--- begin ---

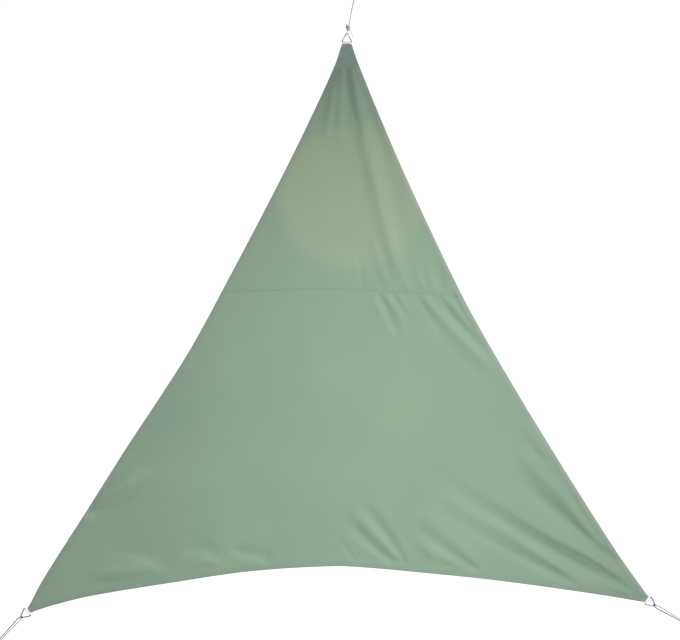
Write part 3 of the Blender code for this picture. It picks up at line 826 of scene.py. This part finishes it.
def puckers(points):
    """The cloth's small waves where its hems and seam are sewn."""
    height = np.zeros(len(points))
    for side in SIDES.values():
        inset, along = side.inset(points)
        height += swell(inset, *HEM_PUCKER) * ripple(along)
    x = points[:, 0]
    slack = 0.5 + 0.9 * smoothstep(x, -0.1, 0.3)
    return height + swell(above_seam(points), *SEAM_PUCKER) * slack * ripple(x * 0.9 + 0.4)


def relief(points):
    """How far behind its corners the cloth lies at each point."""
    tips = [np.linalg.norm(points - tip(name), axis=1) for name in CORNERS]
    free = smoothstep(np.min(tips, axis=0), *CORNER_FLAT)
    creases = sum(crease_height(c, points) for c in CREASES)
    return free * (creases + waver(points) - BELLY * belly(points)) + puckers(points)


def edge_inset(points):
    return np.min([side.inset(points)[0] for side in SIDES.values()], axis=0)


def rounded(inset, thick):
    """How far a face turns in towards the middle of the cloth, close to its edge."""
    share = np.clip(1 - inset / (thick / 2), 0.0, 1.0)
    return 0.85 * thick / 2 * (1 - np.sqrt(1 - share**2))


class Panel:
    """One piece of the cloth: its front and back surfaces."""

    def __init__(self, front, upper):
        self.front, self.upper = front, upper

    def owns(self, points):
        off = above_seam(points)
        return off > -LAP / 2 if self.upper else off < LAP / 2

    def surfaces(self, points):
        """Front and back at points of the flat cloth."""
        inset, off = edge_inset(points), above_seam(points)
        lap = (off + LAP / 2) if self.upper else (LAP / 2 - off)
        in_lap = np.abs(off) < LAP / 2 + GAP
        hemmed = 1 - smoothstep(inset, HEM_WIDTH, HEM_END)
        if self.upper:
            hemmed = np.where(in_lap, 0.0, hemmed)
        thick = CLOTH + (HEM - CLOTH) * hemmed
        sunk = swell(inset, GROOVE, STITCH_IN, GROOVE_WIDTH)
        sunk += in_lap * swell(np.abs(off), GROOVE, SEAM_STITCH, GROOVE_WIDTH)
        sunk += rounded(inset, thick) + rounded(lap, CLOTH)
        sunk = np.minimum(sunk, 0.45 * thick)
        front = self.front + relief(points)
        if not self.upper:
            below = -off - LAP / 2
            rise = smoothstep(below, 0.0, 0.001)
            front -= rise * swell(below, SEAM_SWELL, 0.0, SEAM_SWELL_REACH)
        return front + sunk, front + thick - sunk


# ---- the cloth's mesh ----


def cut_cloth():
    """The flat cloth as points and triangles, with rows of points along its hems and seam."""
    lines = {pair: side.line(HEM_POINTS) for pair, side in SIDES.items()}
    loop = np.vstack((
        lines["top", "left"], lines["left", "right"], lines["top", "right"][::-1],
    ))
    points, edges = [loop], []

    def add_line(line):
        first = sum(map(len, points))
        points.append(line)
        edges.extend((k, k + 1) for k in range(first, first + len(line) - 1))

    for pair in SIDES:
        for inset in HEM_ROWS:
            add_line(hem_line(pair, HEM_POINTS, inset, inset + 0.0002, 0.0004))
    for offset in sorted({s * row for row in SEAM_ROWS for s in (-1, 1)}):
        row = seam_line(offset, HEM_POINTS)
        add_line(row[edge_inset(row) > -0.01])
    for offset in SEAM_FOOT:
        row = seam_line(-offset, HEM_POINTS)
        add_line(row[edge_inset(row) > HEM_END + 0.003])
    low, high = loop.min(0), loop.max(0)
    height = CLOTH_STEP * math.sqrt(3) / 2
    columns = np.arange(low[0], high[0], CLOTH_STEP)
    field = np.vstack([
        np.column_stack((columns + CLOTH_STEP / 2 * (k % 2), np.full(len(columns), z)))
        for k, z in enumerate(np.arange(low[1], high[1], height))
    ])
    clear = edge_inset(field) > HEM_END + 0.4 * CLOTH_STEP
    clear &= np.abs(above_seam(field)) > LAP / 2 + 0.9 * CLOTH_STEP
    points.append(field[clear])
    found, _, faces, *_ = delaunay_2d_cdt(
        np.vstack(points).tolist(), edges, [list(range(len(loop)))], 1, 1e-7
    )
    return np.array([tuple(p) for p in found]), np.array(faces)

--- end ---

**What to produce:** Each line of the material should be duplicated exactly, please.

**Correct result:**
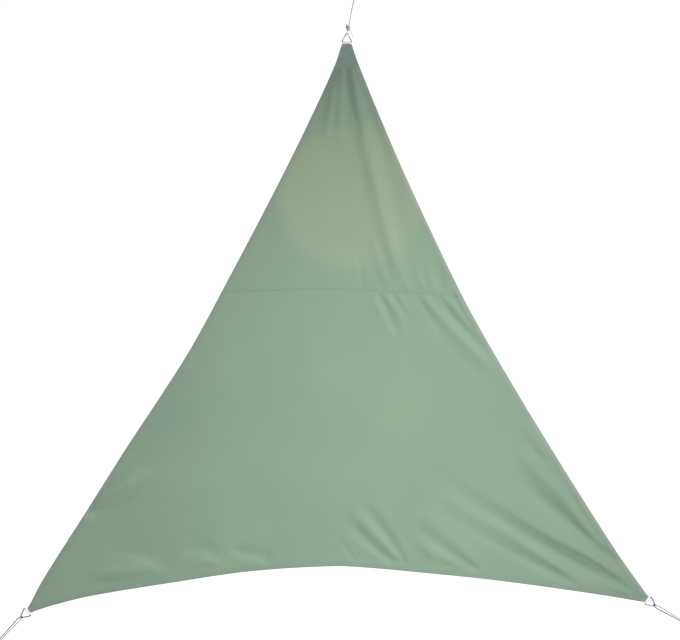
Write part 3 of the Blender code for this picture. It picks up at line 826 of scene.py. This part finishes it.
def puckers(points):
    """The cloth's small waves where its hems and seam are sewn."""
    height = np.zeros(len(points))
    for side in SIDES.values():
        inset, along = side.inset(points)
        height += swell(inset, *HEM_PUCKER) * ripple(along)
    x = points[:, 0]
    slack = 0.5 + 0.9 * smoothstep(x, -0.1, 0.3)
    return height + swell(above_seam(points), *SEAM_PUCKER) * slack * ripple(x * 0.9 + 0.4)


def relief(points):
    """How far behind its corners the cloth lies at each point."""
    tips = [np.linalg.norm(points - tip(name), axis=1) for name in CORNERS]
    free = smoothstep(np.min(tips, axis=0), *CORNER_FLAT)
    creases = sum(crease_height(c, points) for c in CREASES)
    return free * (creases + waver(points) - BELLY * belly(points)) + puckers(points)


def edge_inset(points):
    return np.min([side.inset(points)[0] for side in SIDES.values()], axis=0)


def rounded(inset, thick):
    """How far a face turns in towards the middle of the cloth, close to its edge."""
    share = np.clip(1 - inset / (thick / 2), 0.0, 1.0)
    return 0.85 * thick / 2 * (1 - np.sqrt(1 - share**2))


class Panel:
    """One piece of the cloth: its front and back surfaces."""

    def __init__(self, front, upper):
        self.front, self.upper = front, upper

    def owns(self, points):
        off = above_seam(points)
        return off > -LAP / 2 if self.upper else off < LAP / 2

    def surfaces(self, points):
        """Front and back at points of the flat cloth."""
        inset, off = edge_inset(points), above_seam(points)
        lap = (off + LAP / 2) if self.upper else (LAP / 2 - off)
        in_lap = np.abs(off) < LAP / 2 + GAP
        hemmed = 1 - smoothstep(inset, HEM_WIDTH, HEM_END)
        if self.upper:
            hemmed = np.where(in_lap, 0.0, hemmed)
        thick = CLOTH + (HEM - CLOTH) * hemmed
        sunk = swell(inset, GROOVE, STITCH_IN, GROOVE_WIDTH)
        sunk += in_lap * swell(np.abs(off), GROOVE, SEAM_STITCH, GROOVE_WIDTH)
        sunk += rounded(inset, thick) + rounded(lap, CLOTH)
        sunk = np.minimum(sunk, 0.45 * thick)
        front = self.front + relief(points)
        if not self.upper:
            below = -off - LAP / 2
            rise = smoothstep(below, 0.0, 0.001)
            front -= rise * swell(below, SEAM_SWELL, 0.0, SEAM_SWELL_REACH)
        return front + sunk, front + thick - sunk


# ---- the cloth's mesh ----


def cut_cloth():
    """The flat cloth as points and triangles, with rows of points along its hems and seam."""
    lines = {pair: side.line(HEM_POINTS) for pair, side in SIDES.items()}
    loop = np.vstack((
        lines["top", "left"], lines["left", "right"], lines["top", "right"][::-1],
    ))
    points, edges = [loop], []

    def add_line(line):
        first = sum(map(len, points))
        points.append(line)
        edges.extend((k, k + 1) for k in range(first, first + len(line) - 1))

    for pair in SIDES:
        for inset in HEM_ROWS:
            add_line(hem_line(pair, HEM_POINTS, inset, inset + 0.0002, 0.0004))
    for offset in sorted({s * row for row in SEAM_ROWS for s in (-1, 1)}):
        row = seam_line(offset, HEM_POINTS)
        add_line(row[edge_inset(row) > -0.01])
    for offset in SEAM_FOOT:
        row = seam_line(-offset, HEM_POINTS)
        add_line(row[edge_inset(row) > HEM_END + 0.003])
    low, high = loop.min(0), loop.max(0)
    height = CLOTH_STEP * math.sqrt(3) / 2
    columns = np.arange(low[0], high[0], CLOTH_STEP)
    field = np.vstack([
        np.column_stack((columns + CLOTH_STEP / 2 * (k % 2), np.full(len(columns), z)))
        for k, z in enumerate(np.arange(low[1], high[1], height))
    ])
    clear = edge_inset(field) > HEM_END + 0.4 * CLOTH_STEP
    clear &= np.abs(above_seam(field)) > LAP / 2 + 0.9 * CLOTH_STEP
    points.append(field[clear])
    found, _, faces, *_ = delaunay_2d_cdt(
        np.vstack(points).tolist(), edges, [list(range(len(loop)))], 1, 1e-7
    )
    return np.array([tuple(p) for p in found]), np.array(faces)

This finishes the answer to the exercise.